Routinely managing a formal RFP process for select service providers, including the custodian, accountants, third party administrators, and investment managers is time consuming but a necessary part of the process. This keeps the investment committee and sponsor aware of prevailing services and monitor the prices the market offers those services. The RFP process draws the evaluators to as much of an apples-to-apples comparisons as possible. 

There are two factors to consider when evaluating whether fees and expenses are reasonable.

  1. Can the fees be paid from the portfolio or plan assets? This must be considered from both a legal perspective and whether the organization itself will allow it.
  2. Are the fees reasonable considering the services provided?

InStep ® clients evaluate fees and services every three years, including our own services. This practice allows us to review the markets offerings, associated pricing for those fees, and demonstrates this due diligence in an orderly way. A lot can change in a three year period and having a cadence for monitoring these changes is critical to proper plan governance. 

Cadence for Fiduciary Review (when to Monitor)

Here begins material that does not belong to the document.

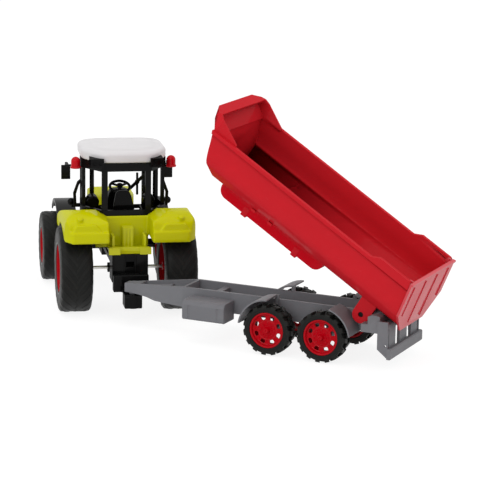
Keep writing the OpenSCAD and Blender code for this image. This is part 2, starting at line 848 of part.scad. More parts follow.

The fiduciary review is where you objectively evaluate your standing and where possible improvements and changes can be made. Since there’s a lot to consider at this step, here is a recommended schedule for you to use as a guide.

  • Quarterly – Review overall portfolio and individual investment performance
  • Annually – Review IPS, service providers, and your own fiduciary performance.
  • Every three years – Revisit vendor contracts

The Process of Monitoring

You should anticipate fiduciary support that is objective, relevant, and makes the whole process easy on your team. The information you receive from the process should be rooted in an objective documented process that’s so well governed that any single component of the plan can be replaced and the rest of the system stays in compliance. Confidence in your corporate plan comes from a pattern of transparency and accountability, and not solely from investment performance. This is something that the InStep® process can control.